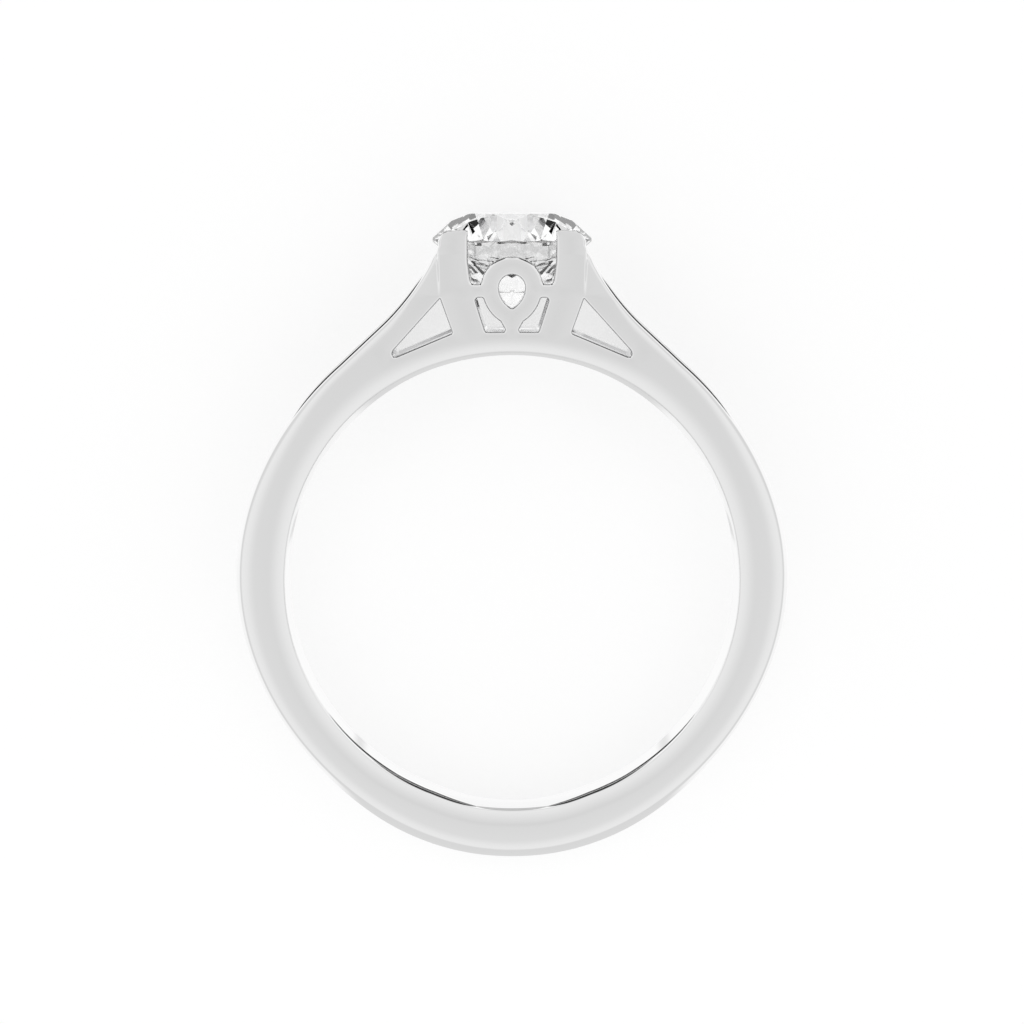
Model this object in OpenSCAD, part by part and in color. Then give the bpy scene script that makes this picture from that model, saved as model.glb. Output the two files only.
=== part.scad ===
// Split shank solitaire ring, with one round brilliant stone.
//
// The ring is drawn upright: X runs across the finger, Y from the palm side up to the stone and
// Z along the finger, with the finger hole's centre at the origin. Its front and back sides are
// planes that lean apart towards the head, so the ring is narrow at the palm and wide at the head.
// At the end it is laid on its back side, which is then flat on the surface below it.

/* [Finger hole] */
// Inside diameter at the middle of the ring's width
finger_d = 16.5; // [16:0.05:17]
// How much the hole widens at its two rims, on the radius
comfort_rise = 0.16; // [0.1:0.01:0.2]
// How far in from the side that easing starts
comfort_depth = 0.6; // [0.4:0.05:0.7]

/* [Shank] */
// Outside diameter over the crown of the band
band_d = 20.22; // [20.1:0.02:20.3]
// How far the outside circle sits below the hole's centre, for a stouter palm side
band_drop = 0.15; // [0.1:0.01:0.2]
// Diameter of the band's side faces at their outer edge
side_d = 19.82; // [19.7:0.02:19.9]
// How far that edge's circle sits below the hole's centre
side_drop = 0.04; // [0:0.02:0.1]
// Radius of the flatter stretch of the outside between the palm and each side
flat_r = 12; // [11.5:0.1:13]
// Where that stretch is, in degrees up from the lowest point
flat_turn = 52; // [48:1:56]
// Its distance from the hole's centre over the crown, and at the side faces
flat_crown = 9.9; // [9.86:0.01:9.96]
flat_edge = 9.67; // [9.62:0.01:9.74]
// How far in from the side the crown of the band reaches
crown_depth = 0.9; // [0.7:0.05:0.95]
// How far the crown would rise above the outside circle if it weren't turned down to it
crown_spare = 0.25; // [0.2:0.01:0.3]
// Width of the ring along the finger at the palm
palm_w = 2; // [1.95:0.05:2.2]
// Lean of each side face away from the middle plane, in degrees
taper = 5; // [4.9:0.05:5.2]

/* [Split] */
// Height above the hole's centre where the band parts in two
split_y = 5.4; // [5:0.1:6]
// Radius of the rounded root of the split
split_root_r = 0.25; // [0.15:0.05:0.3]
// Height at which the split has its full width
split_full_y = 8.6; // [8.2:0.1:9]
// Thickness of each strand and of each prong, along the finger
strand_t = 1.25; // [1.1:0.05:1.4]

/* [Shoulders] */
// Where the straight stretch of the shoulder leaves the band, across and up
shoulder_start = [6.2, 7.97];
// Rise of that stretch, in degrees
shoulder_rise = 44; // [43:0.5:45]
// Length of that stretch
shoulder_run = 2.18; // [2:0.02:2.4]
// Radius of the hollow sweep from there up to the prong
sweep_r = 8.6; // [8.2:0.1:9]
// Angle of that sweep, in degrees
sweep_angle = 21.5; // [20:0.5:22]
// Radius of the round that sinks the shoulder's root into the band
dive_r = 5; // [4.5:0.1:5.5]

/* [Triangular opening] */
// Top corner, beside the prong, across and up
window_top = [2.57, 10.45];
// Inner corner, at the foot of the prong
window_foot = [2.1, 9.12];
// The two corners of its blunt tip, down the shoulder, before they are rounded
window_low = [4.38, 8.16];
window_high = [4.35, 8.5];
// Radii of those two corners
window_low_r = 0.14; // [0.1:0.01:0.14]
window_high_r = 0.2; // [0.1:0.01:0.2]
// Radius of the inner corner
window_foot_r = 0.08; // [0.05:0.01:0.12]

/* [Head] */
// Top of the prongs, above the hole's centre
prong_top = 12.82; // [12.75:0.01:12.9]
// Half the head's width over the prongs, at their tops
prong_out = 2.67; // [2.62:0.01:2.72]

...

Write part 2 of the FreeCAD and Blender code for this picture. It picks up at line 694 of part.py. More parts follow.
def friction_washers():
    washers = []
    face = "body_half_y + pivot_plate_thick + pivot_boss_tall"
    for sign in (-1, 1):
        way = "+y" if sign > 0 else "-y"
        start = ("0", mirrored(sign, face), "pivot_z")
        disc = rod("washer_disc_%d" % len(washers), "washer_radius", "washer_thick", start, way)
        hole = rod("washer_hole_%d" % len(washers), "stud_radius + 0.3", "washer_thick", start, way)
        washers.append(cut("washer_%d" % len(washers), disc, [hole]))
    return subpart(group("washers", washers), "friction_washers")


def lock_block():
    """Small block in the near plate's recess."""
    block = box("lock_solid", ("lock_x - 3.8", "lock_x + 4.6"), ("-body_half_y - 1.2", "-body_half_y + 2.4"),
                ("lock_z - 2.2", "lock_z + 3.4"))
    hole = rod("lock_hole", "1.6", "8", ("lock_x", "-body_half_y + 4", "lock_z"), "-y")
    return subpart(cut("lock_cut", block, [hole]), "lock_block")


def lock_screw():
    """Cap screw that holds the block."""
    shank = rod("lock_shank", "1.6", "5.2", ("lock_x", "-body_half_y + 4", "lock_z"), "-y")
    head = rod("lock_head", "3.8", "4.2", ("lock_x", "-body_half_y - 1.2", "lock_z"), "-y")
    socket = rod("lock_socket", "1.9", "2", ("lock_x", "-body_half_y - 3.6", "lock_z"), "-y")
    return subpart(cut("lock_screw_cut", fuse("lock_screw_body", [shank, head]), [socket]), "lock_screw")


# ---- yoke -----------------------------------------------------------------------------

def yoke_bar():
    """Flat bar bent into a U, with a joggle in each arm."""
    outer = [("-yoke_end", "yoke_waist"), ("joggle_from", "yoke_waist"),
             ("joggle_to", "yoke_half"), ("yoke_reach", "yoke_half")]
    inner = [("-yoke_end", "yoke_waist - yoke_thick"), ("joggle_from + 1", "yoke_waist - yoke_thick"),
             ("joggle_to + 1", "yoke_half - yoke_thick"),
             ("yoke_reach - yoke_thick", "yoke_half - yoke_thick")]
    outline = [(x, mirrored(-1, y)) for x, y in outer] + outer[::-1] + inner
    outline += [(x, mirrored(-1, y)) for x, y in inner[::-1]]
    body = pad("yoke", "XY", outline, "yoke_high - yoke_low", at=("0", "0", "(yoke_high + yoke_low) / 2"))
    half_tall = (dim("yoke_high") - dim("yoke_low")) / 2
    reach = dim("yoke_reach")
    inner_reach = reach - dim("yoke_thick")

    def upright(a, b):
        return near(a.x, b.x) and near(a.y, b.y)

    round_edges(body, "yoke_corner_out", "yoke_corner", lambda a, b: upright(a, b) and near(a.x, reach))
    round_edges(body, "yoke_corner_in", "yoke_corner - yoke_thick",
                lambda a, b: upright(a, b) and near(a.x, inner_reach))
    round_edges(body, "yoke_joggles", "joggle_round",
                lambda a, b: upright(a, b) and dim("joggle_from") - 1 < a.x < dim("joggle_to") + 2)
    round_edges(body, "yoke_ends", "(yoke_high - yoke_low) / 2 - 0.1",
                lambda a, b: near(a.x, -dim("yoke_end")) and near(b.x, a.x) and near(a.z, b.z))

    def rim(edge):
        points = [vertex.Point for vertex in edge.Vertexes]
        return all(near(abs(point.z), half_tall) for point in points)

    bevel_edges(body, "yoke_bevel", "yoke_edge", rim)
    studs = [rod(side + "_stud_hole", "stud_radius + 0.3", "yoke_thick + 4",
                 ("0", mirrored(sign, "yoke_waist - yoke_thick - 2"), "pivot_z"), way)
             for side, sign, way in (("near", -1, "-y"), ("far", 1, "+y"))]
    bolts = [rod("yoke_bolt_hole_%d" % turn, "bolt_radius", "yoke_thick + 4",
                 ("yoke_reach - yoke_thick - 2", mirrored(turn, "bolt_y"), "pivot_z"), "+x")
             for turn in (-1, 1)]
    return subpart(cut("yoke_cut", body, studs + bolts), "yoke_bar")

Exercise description
Retype exactly the lines above, from the one with "Model this object" through the one with "comfort_depth = 0.6; // [0.4:0.05:0.7]", inclusive.

Output for this exercise
Model this object in OpenSCAD, part by part and in color. Then give the bpy scene script that makes this picture from that model, saved as model.glb. Output the two files only.
=== part.scad ===
// Split shank solitaire ring, with one round brilliant stone.
//
// The ring is drawn upright: X runs across the finger, Y from the palm side up to the stone and
// Z along the finger, with the finger hole's centre at the origin. Its front and back sides are
// planes that lean apart towards the head, so the ring is narrow at the palm and wide at the head.
// At the end it is laid on its back side, which is then flat on the surface below it.

/* [Finger hole] */
// Inside diameter at the middle of the ring's width
finger_d = 16.5; // [16:0.05:17]
// How much the hole widens at its two rims, on the radius
comfort_rise = 0.16; // [0.1:0.01:0.2]
// How far in from the side that easing starts
comfort_depth = 0.6; // [0.4:0.05:0.7]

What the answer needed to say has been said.